## Required task
Repeat every record below exactly as it appears.

3D code data:
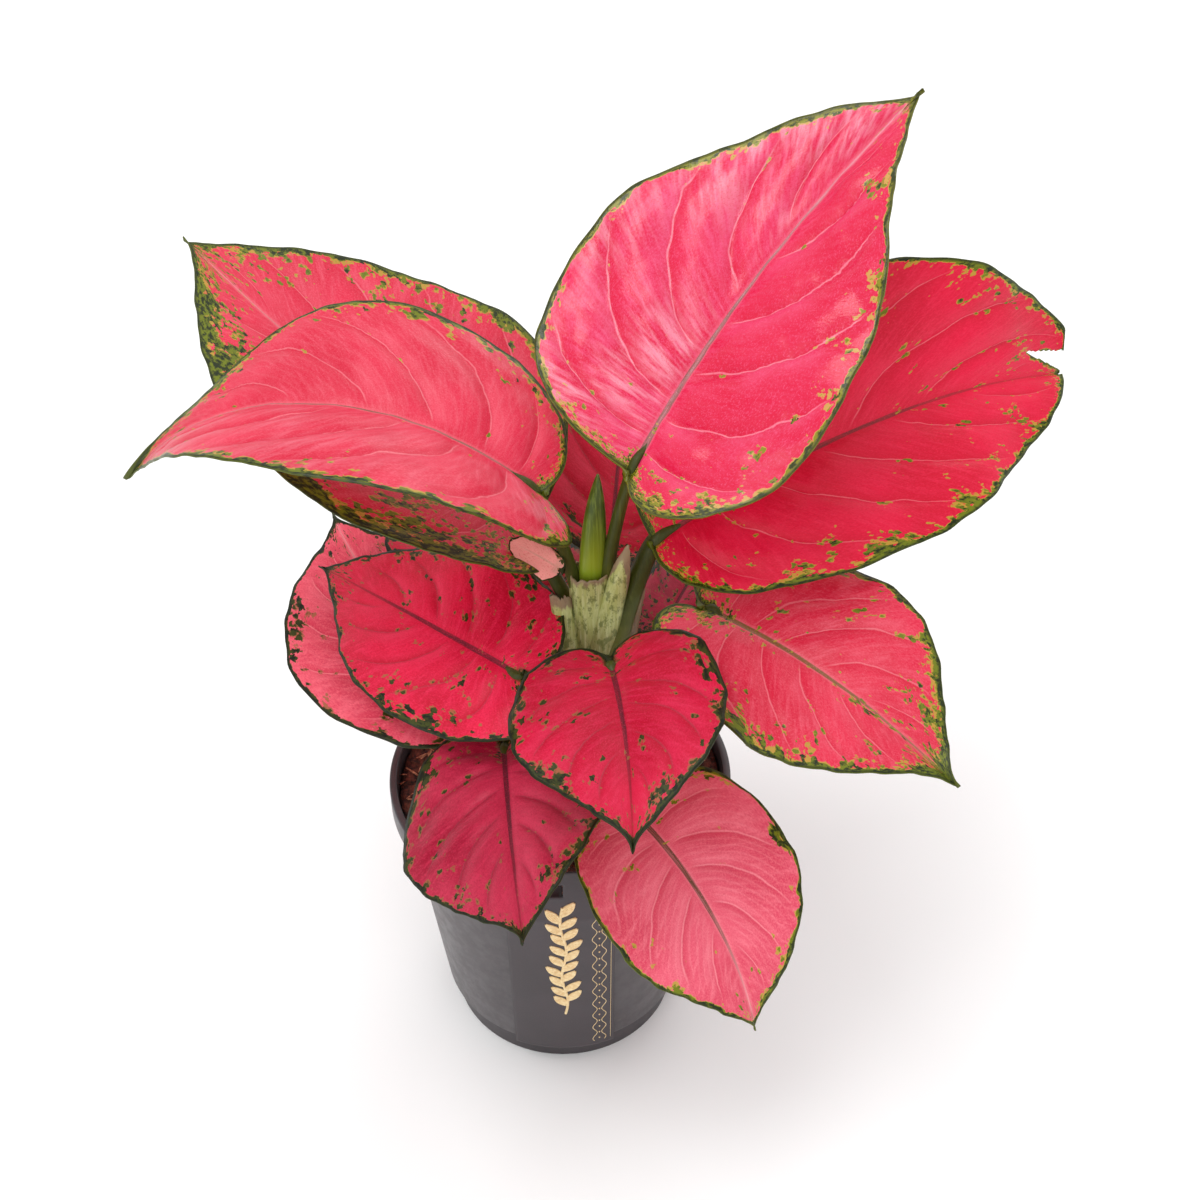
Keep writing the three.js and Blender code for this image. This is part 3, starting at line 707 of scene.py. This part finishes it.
def midrib(graph, at, tone, leaf, colour):
    """A stripe that narrows and fades toward the tip, with a soft edge and a green foot."""
    length, breadth, green = leaf["length"], leaf.get("rib", 1.0), leaf.get("rib_green", 0.0)
    far = pale_vein(tone) if tone["fade"] == "pale" else tone["deep"]
    width = graph.span(at.x, 0, length, breadth, 0.25 * breadth)
    beside = graph.math("SUBTRACT", at.across, width)
    lines = graph.stretched(at.flat, (0.08, 2.4, 1))
    stripe = graph.blend(graph.span(lines, 0.45, 0.6, 0, 0.25), tone["rib"], far)
    stripe = graph.blend(green, stripe, OLIVE_RIB)
    stripe = graph.blend(graph.span(at.x, length * 0.4, length * 0.95, 0, 0.85 * (1 - green)), stripe, far)
    colour = graph.blend(graph.span(beside, 1.2, 0.1, 0, 0.3), colour, far)
    colour = graph.blend(graph.span(beside, 0.15, -0.15), colour, stripe)
    foot = graph.product(graph.span(at.x, 3, 1), graph.span(at.across, 3, 1.5))
    _, light_green, _ = tone["flecks"]
    return graph.blend(foot, colour, light_green)


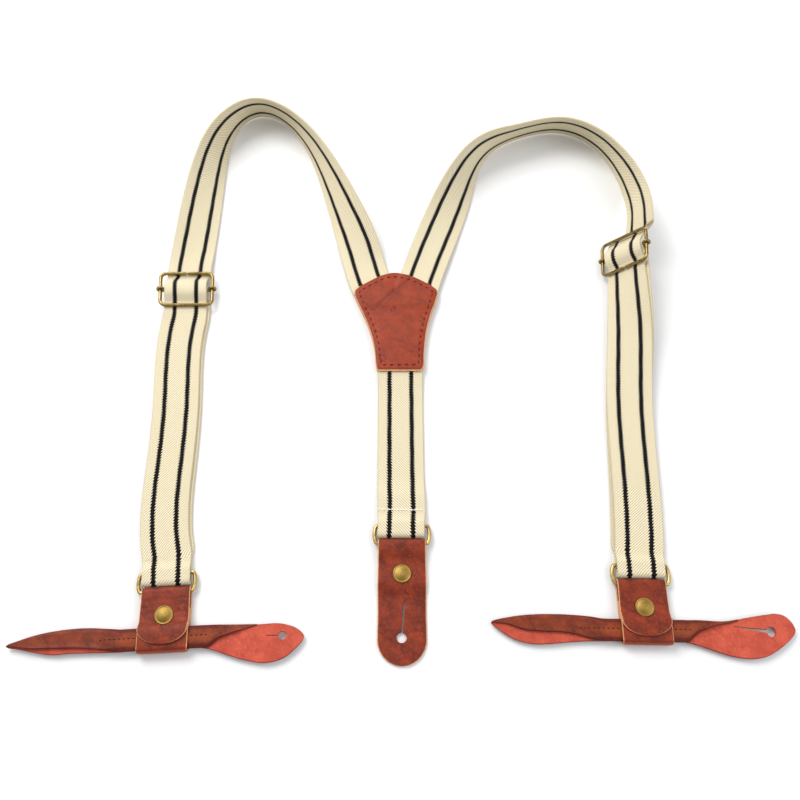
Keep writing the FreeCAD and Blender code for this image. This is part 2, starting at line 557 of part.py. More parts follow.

## Answer to the exercise
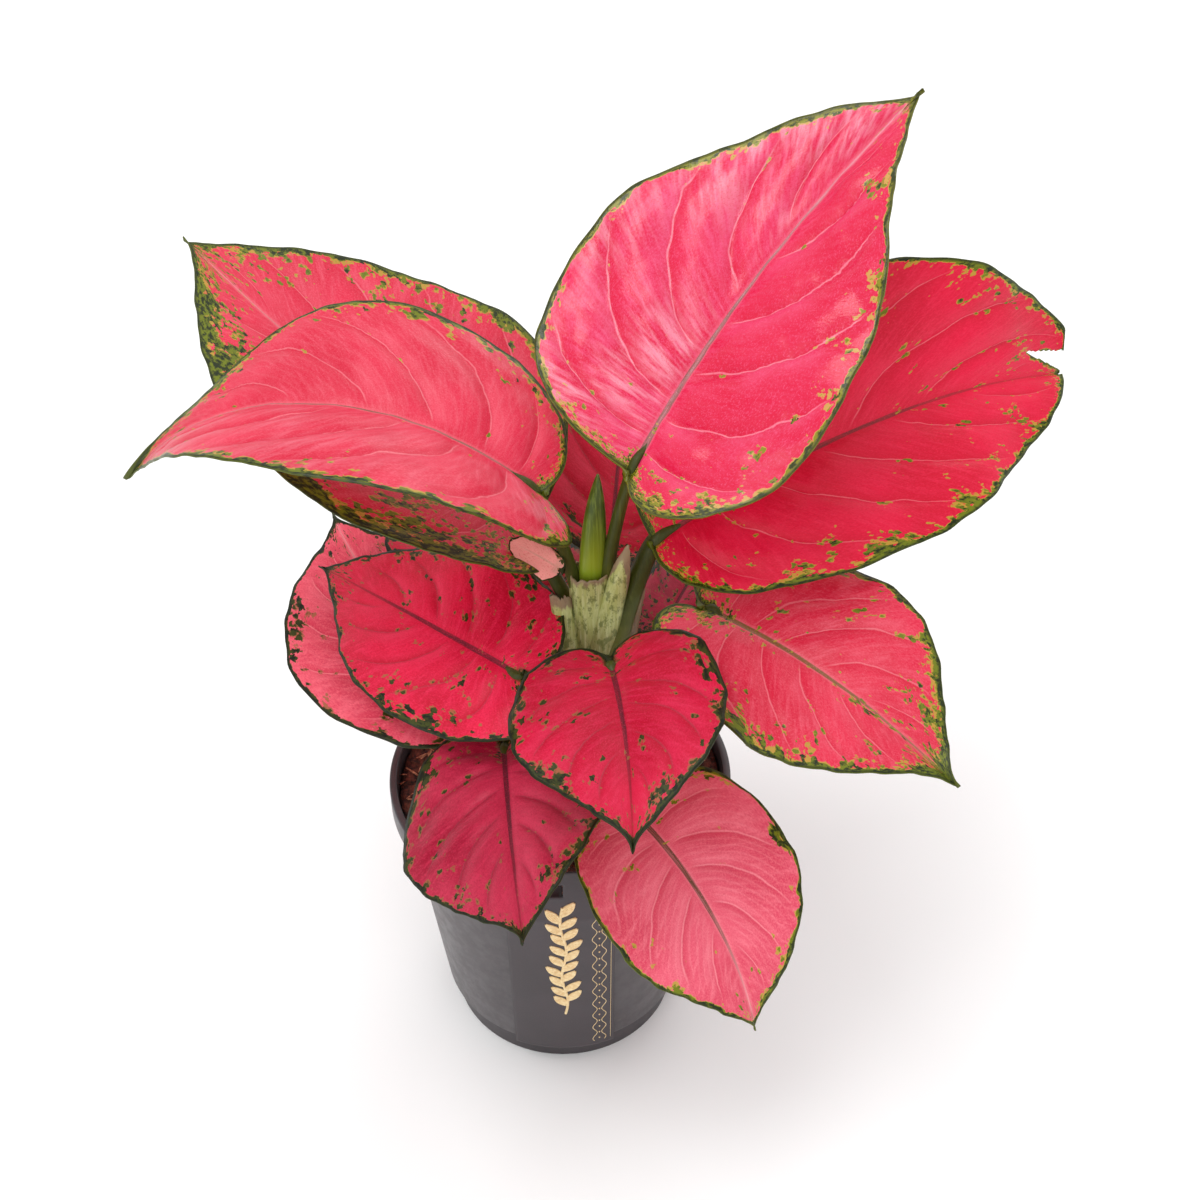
Keep writing the three.js and Blender code for this image. This is part 3, starting at line 707 of scene.py. This part finishes it.
def midrib(graph, at, tone, leaf, colour):
    """A stripe that narrows and fades toward the tip, with a soft edge and a green foot."""
    length, breadth, green = leaf["length"], leaf.get("rib", 1.0), leaf.get("rib_green", 0.0)
    far = pale_vein(tone) if tone["fade"] == "pale" else tone["deep"]
    width = graph.span(at.x, 0, length, breadth, 0.25 * breadth)
    beside = graph.math("SUBTRACT", at.across, width)
    lines = graph.stretched(at.flat, (0.08, 2.4, 1))
    stripe = graph.blend(graph.span(lines, 0.45, 0.6, 0, 0.25), tone["rib"], far)
    stripe = graph.blend(green, stripe, OLIVE_RIB)
    stripe = graph.blend(graph.span(at.x, length * 0.4, length * 0.95, 0, 0.85 * (1 - green)), stripe, far)
    colour = graph.blend(graph.span(beside, 1.2, 0.1, 0, 0.3), colour, far)
    colour = graph.blend(graph.span(beside, 0.15, -0.15), colour, stripe)
    foot = graph.product(graph.span(at.x, 3, 1), graph.span(at.across, 3, 1.5))
    _, light_green, _ = tone["flecks"]
    return graph.blend(foot, colour, light_green)


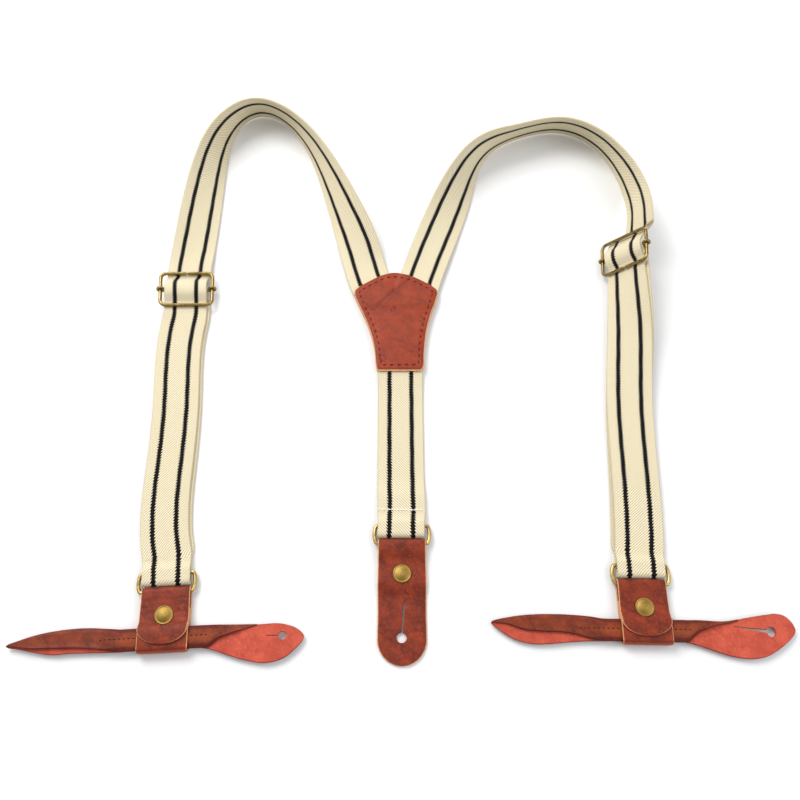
Keep writing the FreeCAD and Blender code for this image. This is part 2, starting at line 557 of part.py. More parts follow.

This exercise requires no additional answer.